A natural shock-induced dense polymorph of rutile with α-PbO2 structure in the suevite from the Ries crater in Germany

A dense post-rutile titanium dioxide (TiO2) phase was discovered in shocked garnet gneisses from the Ries crater by reflected-light microscopy, laser microRaman spectroscopy and micro-beam X-ray diffraction. The Raman spectrum consists of nine bands at wave numbers: 152, 175, 285, 315, 340, 358, 428, 532 and 575 cm−1. These bands are identical to those of the α-PbO2-structured polymorph of TiO2 synthesized in a dynamic laboratory experiment. The diffraction pattern of the natural mineral revealed an orthorhombic lattice, similar to the α-PbO2 polymorph with the cell parameters a=4.535(2) Å; b=5.499(2) Å; c=4.900(2) Å (space group Pbcn; columbite-type structure), density ρ=4.34 g/cm2, where the numbers in parentheses are standard deviations in the last significant digits. This new polymorph is 2% denser than rutile. The rutile/α-PbO2 polymorph phase transformation occurs exclusively at the grain boundaries between rutile and the shock-compacted host biotite and advances inwards in rutile. This textural relation establishes phase boundaries as the preferable fabric settings for dynamic-induced high-pressure phase transitions. Ab initio calculations negates the formation of the α-PbO2 polymorph by inversion of a parental fluorite-structured polymorph during decompression.
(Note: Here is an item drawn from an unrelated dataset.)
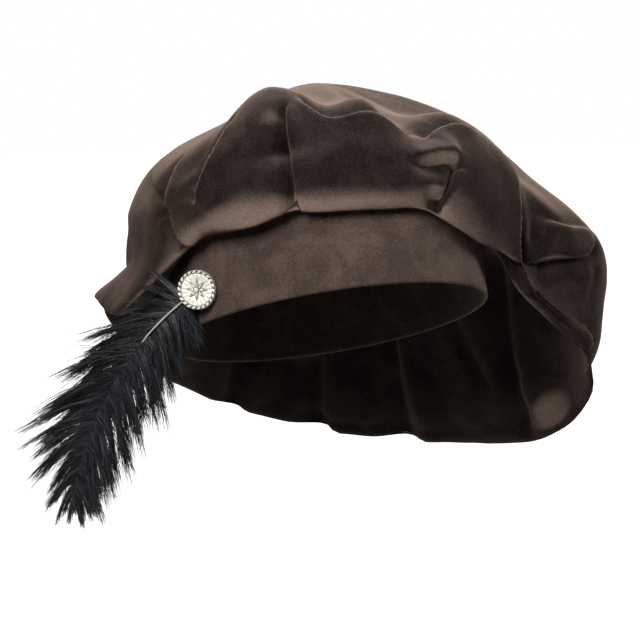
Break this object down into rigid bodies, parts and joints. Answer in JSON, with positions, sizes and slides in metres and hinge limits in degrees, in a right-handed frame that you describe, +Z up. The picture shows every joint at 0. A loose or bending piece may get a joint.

Heating of the experimentally produced α-PbO2 polymorph above 500°C shows that it inverts back in a laboratory time scale to rutile. Hence, the survival of the α-PbO2-structured polymorph in naturally shocked rocks constrains the post-shock temperature of the TiO2-bearing assemblage at an upper bound of 500°C. The presence of this dense phase is expected in the Earth’s upper mantle below 123 km. The rutile/α-PbO2-structured polymorph phase transition in subducted crustal limbs in the upper mantle should then be accompanied by considerable changes in the partitioning and fractionation of Nb and Ta between this TiO2 polymorph and the coexisting dense silicates.